The PPP chairman, who had arrived in the Parliament House to preside over a meeting of the human rights committee, said that perhaps the prime minister was unhappy over Umar’s role in negotiations with the IMF, which had been going on for the past eight months.
Bhutto Zardari said that the people of Pakistan had been drowning in the “tsunami of price-hikes” since Khan’s Pakistan Tehreek-e-Insaf (PTI) assumed power in August last year.
He said that the government’s economic policy was “directionless”, and that no effort was made by the government to build consensus on economic issues.
“After eight months, the government has finally admitted the fact that its economic policies were a complete failure, and that the people were not getting any relief,” the PPP chairman pointed out.
In his reaction to the development, Jamaat-e-Islami (JI) chief Senator Sirajul Haq said that from the very first day, questions were being raised on the competence of the government which had neither a vision nor a strong team to run the country.

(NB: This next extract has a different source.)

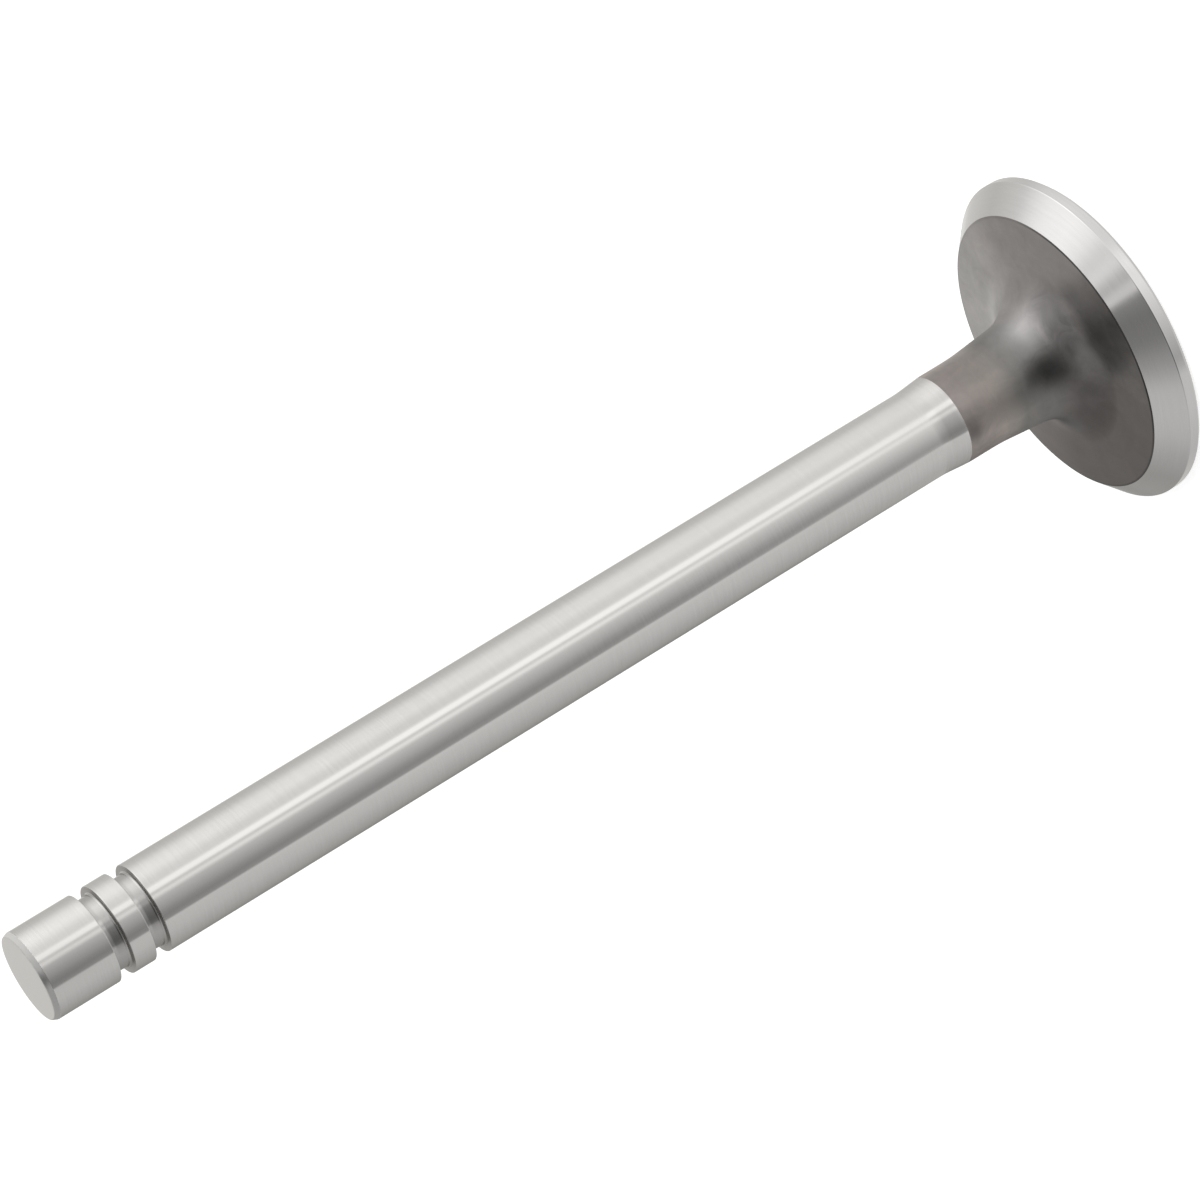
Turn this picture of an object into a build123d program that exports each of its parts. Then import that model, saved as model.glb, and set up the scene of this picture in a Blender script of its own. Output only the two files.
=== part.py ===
from build123d import *
import os
from math import radians, tan

# An engine poppet valve: one piece of steel, upset-forged at the head, then turned and ground.
# It stands on its combustion face. The origin is the centre of that face, and +Z runs up the stem
# to the tip. Lengths are in millimetres and angles in degrees.

# Whole valve
overall_length = 108.6

# Stem, ground to slide in the valve guide
stem_diameter = 8.0

# Tip, which the rocker or lifter pushes on, measured down from the tip face
tip_chamfer_length = 0.45
tip_chamfer_depth = 0.2
tip_edge_radius = 0.12
tip_land = 6.2

# Two square grooves for the split keepers, alike, with a land between them
groove_width = 1.4
groove_depth = 0.74
groove_land = 1.96
groove_root_radius = 0.5
groove_rim_radius = 0.05

# Neck, a little thicker than the stem, measured up from the combustion face
neck_diameter = 8.46
neck_cone_top = 12.2
neck_cone_angle = 5.5
neck_blend_radius = 20.0
flare_bottom = 15.8
flare_length = 2.4
flare_blend_radius = 12.0

# Head: a nearly flat back that a fillet joins to the neck, a 45 degree seat and an upright margin
head_diameter = 30.6
fillet_radius = 4.4
back_angle = 3.0
seat_angle = 45.0
seat_reach = 2.2
margin_height = 1.3
face_chamfer = 0.4
head_edge_radius = 0.12


def groove(lower_rim):
    """Corners of one keeper groove, from its lower rim up, each with its rounding radius."""
    rim = stem_diameter / 2
    root = rim - groove_depth
    root_radius = min(groove_root_radius, 0.45 * groove_width)
    upper_rim = lower_rim + groove_width
    return [
        ((rim, lower_rim), groove_rim_radius),
        ((root, lower_rim), root_radius),
        ((root, upper_rim), root_radius),
        ((rim, upper_rim), groove_rim_radius),
    ]


def neck_meets_back(seat_inner_radius, seat_top):
    """Where the neck's cone, carried on down, crosses the head's back, carried on inwards."""
    neck_slope = tan(radians(neck_cone_angle))
    back_slope = tan(radians(back_angle))
    neck_height = neck_cone_top - seat_top - back_slope * seat_inner_radius
    radius = (neck_diameter / 2 + neck_slope * neck_height) / (1 - neck_slope * back_slope)
    height = seat_top + back_slope * (seat_inner_radius - radius)
    return radius, height


def head_corners():
    """Corners of the head, from its combustion face up to the fillet under the neck.

    The seat's inner edge stays sharp, where the grinding stops on the back."""
    head_radius = head_diameter / 2
    seat_inner_radius = head_radius - seat_reach
    seat_top = margin_height + seat_reach * tan(radians(seat_angle))
    return [
        ((head_radius - face_chamfer, 0), head_edge_radius),
        ((head_radius, face_chamfer), head_edge_radius),
        ((head_radius, margin_height), head_edge_radius),
        ((seat_inner_radius, seat_top), 0),
        (neck_meets_back(seat_inner_radius, seat_top), fillet_radius),
    ]


def neck_corners():
    """Corners of the neck, from the foot of its straight stretch up to the ground stem."""
    return [
        ((neck_diameter / 2, neck_cone_top), neck_blend_radius),
        ((neck_diameter / 2, flare_bottom), flare_blend_radius),
        ((stem_diameter / 2, flare_bottom + flare_length), flare_blend_radius),
    ]


def tip_corners():
    """Corners of the two keeper grooves and of the chamfered tip."""
    upper_groove = overall_length - tip_land - groove_width
    lower_groove = upper_groove - groove_land - groove_width
    return [
        *groove(lower_groove),
        *groove(upper_groove),
        ((stem_diameter / 2, overall_length - tip_chamfer_length), tip_edge_radius),
        ((stem_diameter / 2 - tip_chamfer_depth, overall_length), tip_edge_radius),
    ]


def make_valve():
    """The half section, turned once about the stem's axis."""
    corners = [*head_corners(), *neck_corners(), *tip_corners()]
    face_centre = (0, 0)
    tip_centre = (0, overall_length)
    with BuildPart() as valve:
        with BuildSketch(Plane.XZ):
            with BuildLine():
                FilletPolyline(
                    face_centre,
                    *[point for point, radius in corners],
                    tip_centre,
                    radius=[radius for point, radius in corners],
                )
                Line(tip_centre, face_centre)
            make_face()
        revolve(axis=Axis.Z)
    return valve.part


os.makedirs("parts", exist_ok=True)
valve = make_valve()
valve.label = "valve"
export_step(valve, "parts/valve.step")
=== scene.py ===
# %% [markdown]
# An engine valve, rebuilt from a photograph.
# The valve stands on its combustion face, with its stem along +Z. Lengths are in metres. The packed
# CAD model is loaded first and never moved. A finely turned surface then stands for it in the
# picture, and eight finishes are laid on that surface where the real valve has them.

import math

import bpy
import numpy as np
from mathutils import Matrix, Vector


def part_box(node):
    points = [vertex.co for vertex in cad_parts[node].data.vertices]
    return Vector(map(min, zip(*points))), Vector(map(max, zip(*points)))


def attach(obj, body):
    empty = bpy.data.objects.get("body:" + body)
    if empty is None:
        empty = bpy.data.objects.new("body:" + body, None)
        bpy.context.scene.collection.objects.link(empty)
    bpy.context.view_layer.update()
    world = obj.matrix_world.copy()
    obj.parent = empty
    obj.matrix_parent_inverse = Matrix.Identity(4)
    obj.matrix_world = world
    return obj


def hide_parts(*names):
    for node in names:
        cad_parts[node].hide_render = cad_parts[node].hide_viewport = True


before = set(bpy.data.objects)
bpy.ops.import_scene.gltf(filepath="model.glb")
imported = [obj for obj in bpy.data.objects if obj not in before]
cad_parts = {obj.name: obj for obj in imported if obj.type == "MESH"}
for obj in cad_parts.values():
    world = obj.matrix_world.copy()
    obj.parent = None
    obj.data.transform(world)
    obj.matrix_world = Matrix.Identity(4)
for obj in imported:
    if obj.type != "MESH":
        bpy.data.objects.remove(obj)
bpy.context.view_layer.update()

# %% [markdown]
# The photograph is taken from a few hand spans away with a long lens, from beside the tip and a little
# above. The valve leans across the picture, so here the camera is rolled and the valve stands.
# The place and the roll were found by fitting the outlines and the round edges of the valve.

# %% Camera
MM = 0.001
camera_place = (0.057 * MM, -402.066 * MM, 200.593 * MM)
look_azimuth = 0.289
look_down = 20.424
roll = 121.303

camera_data = bpy.data.cameras.new("camera")
camera_data.sensor_width = 36.0
camera_data.lens = 155.48
camera_data.clip_start = 0.01
camera_data.clip_end = 50.0
camera = bpy.data.objects.new("camera", camera_data)
bpy.context.scene.collection.objects.link(camera)
bpy.context.scene.camera = camera


def turn(axis, degrees):
    """Matrix of a right-handed turn about the x or the z axis."""
    cosine = math.cos(math.radians(degrees))
    sine = math.sin(math.radians(degrees))
    if axis == "x":
        rows = [[1, 0, 0], [0, cosine, -sine], [0, sine, cosine]]
    else:
        rows = [[cosine, -sine, 0], [sine, cosine, 0], [0, 0, 1]]
    return np.array(rows)


# A camera looks along its own -Z. It is rolled first, then tipped up to the horizon and down again
# by look_down, and turned at last about the upright axis.
aim = turn("z", -look_azimuth) @ turn("x", 90 - look_down) @ turn("z", -roll)
pose = np.eye(4)
pose[:3, :3] = aim
pose[:3, 3] = camera_place
camera.matrix_world = pose.T
print("camera right, up, back:", aim.T.round(4).tolist())

# %% [markdown]
# A valve is forged, turned on a lathe and ground, so it is one round shape. It could be put together
# from cylinders with bevelled edges, but polished steel shows every join in its reflections. So the
# whole half section is worked out, as a chain of straight runs with a rounding at each corner. A
# corner is its radius from the axis, its height and the radius of its rounding.

# %% Corners of the head
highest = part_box("valve")[1]
head_radius = highest.x
length = highest.z
face_chamfer = 0.4 * MM
margin_height = 1.3 * MM
edge_radius = 0.12 * MM
seat_reach = 2.2 * MM
seat_edge_radius = 0.3 * MM
back_angle = math.radians(3.0)
fillet_radius = 4.4 * MM
cone_angle = math.radians(5.5)
cone_top = 12.2 * MM
neck_radius = 4.23 * MM

# The seat is ground at 45 degrees, so it rises as far as it reaches in.
seat_inner_radius = head_radius - seat_reach
seat_top = margin_height + seat_reach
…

The performance of the government till now, he said, proved that it did not know its goal.
Haq said that with the opening batsman of the government team returning to the pavilion, the whole government team was under pressure.
He said that neither the tax net had been widened nor the target of taxes achieved and there had been a fall of Rs230bn in the tax collection.
Haq said the government had not provided any relief to the people despite heavy financial assistance from friendly countries.
JI secretary general Liaqat Baloch said that Prime Minister Khan had himself introduced a concept that the team leader is responsible for the team’s failure.
Therefore, he said, in principle, Khan should accept the responsibility of his government’s failure.
PML-N spokesperson Marriyum Aurangzeb in a separate statement said that the actual cause of Pakistan’s economic woes was not Umar, but Prime Minister Khan.
She pledged that those responsible for this “economic terrorism” against the country would be held accountable at all cost.
Aurangzeb said that instead of “throwing Umar under the bus”, Khan should have “manned up” to take responsibility for his failure and resign.